«Solo quando lavoro, sono felice…» è un motivetto che rimane in testa quello con cui si conclude l’omonimo spettacolo di Niccolò Fettarappa e Lorenzo Maragoni. Di recente debutto a Carrozzerie n.o.t a Roma, è un atto di accusa alla società contemporanea basata sull’autosfruttamento per mezzo di quella onnipresente «macchina del capo», il computer. È il secondo lavoro di Fettarappa – dopo Apocalisse tascabile, con cui ha vinto il premio In-box -, classe 1996, drammaturgo regista e attore, porta sulla scena una visione critica e politicizzata, nutrita però da una scrittura ironica e da una grande energia sul palco, «una detonazione invece di una liberazione».

«Persino l’apocalisse è diventata un brand» hai detto in passato. Come affronti, nella tua scrittura, questo processo di assorbimento del linguaggio da parte del mercato?

A me interessa la lingua del presente, ed è una lingua estremamente inquinata da contenuti pubblicitari e mediatici. La sfida poetica è accogliere questi materiali spuri, portarli a teatro e dargli un nuovo valore. Un po’ come faceva la pop art: Roy Lichtenstein prendeva l’oggetto feticcio del proprio tempo, la merce, per zoomarla fino a renderla irriconoscibile. Un lavoro non dissimile a quello che facevano gli artisti medievali con il crocifisso. Il mio è un linguaggio specchio, mimetico, che restituisce al mittente i contenuti che trasmette.

Ti muovi tra due piani: la serietà del contenuto e la comicità della forma.

Il teatro che mi interessa ha una vena politica e si confronta con la società piuttosto che con l’individuo isolato dal contesto storico in cui vive. Quello intimista e lacrimoso non fa per me. Anche il teatro politico può avere un effetto catartico e terapeutico, ma non è quello che vorrei ottenere con i miei spettacoli. Piuttosto che svuotarsi dei propri problemi, meglio complicarsi la vita, ma con un desiderio di rivoluzione.

Che ruolo ha l’improvvisazione per te?

È fondamentale, è un momento di ossigenazione. Il testo deve prevedere dei buchi in cui l’attore può inserirsi e portare sulla scena quell’istanza che si genera nell’incontro con il pubblico, è come un cortile di gioco fuori da un palazzo.

Il tema del lavoro ti sta a cuore, qual è il tuo punto di osservazione?

La questione lavorativa viene spesso rimossa dal discorso pubblico, vive ormai una lunga fase di precarizzazione ma allo stesso tempo ci si aspetta che la professione ci piaccia e che definisca la nostra identità.
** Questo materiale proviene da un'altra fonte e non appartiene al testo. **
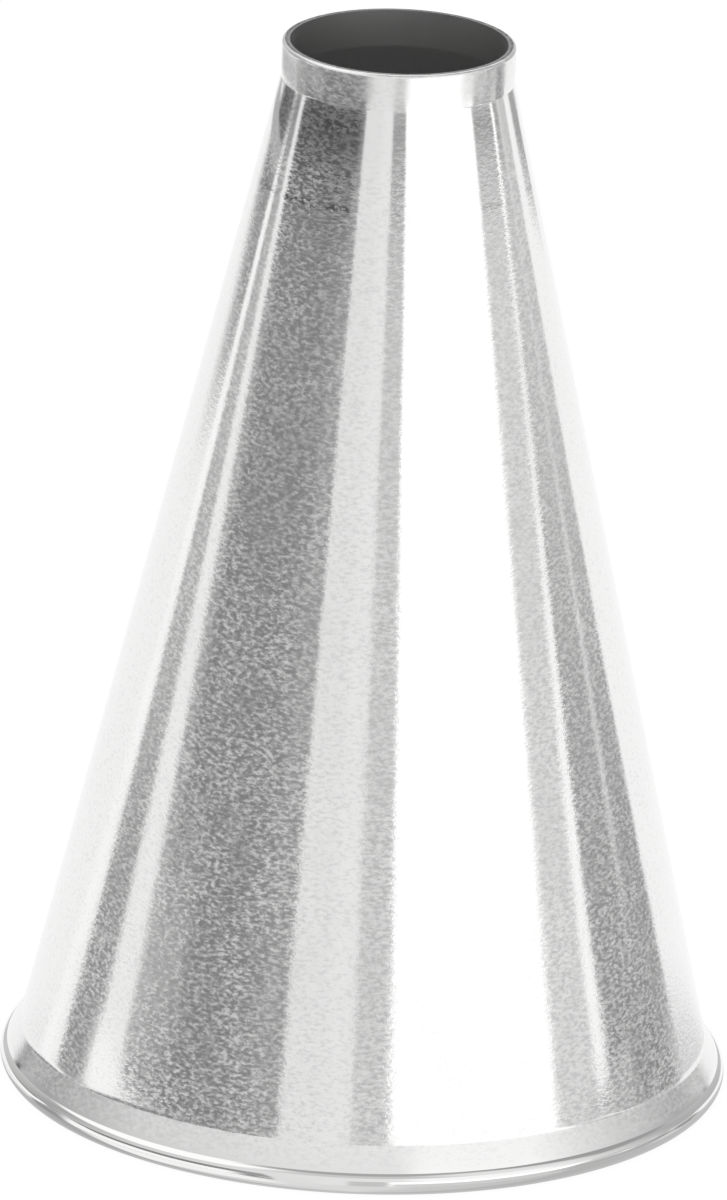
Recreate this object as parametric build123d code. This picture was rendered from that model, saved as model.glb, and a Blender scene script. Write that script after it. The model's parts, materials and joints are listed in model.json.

Il lavoro è così un luogo di investimento di pulsioni libidiche del soggetto. Ci siamo raccontati che diventare capi di noi stessi sarebbe stata una svolta positiva, mentre c’è stato solo un passaggio di frusta. La retorica californiana del «se vuoi puoi» porta ad avere come nemici solo se stessi e a non riconosce che non partiamo tutti dalle stesse condizioni. Credo poi che in questo senso il mondo del teatro sia molto pericoloso perché è composto da lavoratori appassionati, e ciò li rende estremamente ricattabili. Ma è anche una realtà spesso abitata da persone privilegiate che interrogano poco la propria classe di provenienza, universalizzando problemi borghesissimi. Anche il mio teatro forse può essere definito borghese, ma almeno cerco di entrare in polemica con il mio linguaggio. Credo che per essere sinceri a teatro bisogna tradire la propria classe di provenienza e i suoi interessi.

Di cosa parlerà il tuo prossimo spettacolo?

Dell’addomesticamento delle pulsioni di rivolta della mia generazione, intrappolate nella creazione di sogni imprenditoriali e start up. Si chiamerà La Sparanoia ed è prodotto da Sardegna Teatro.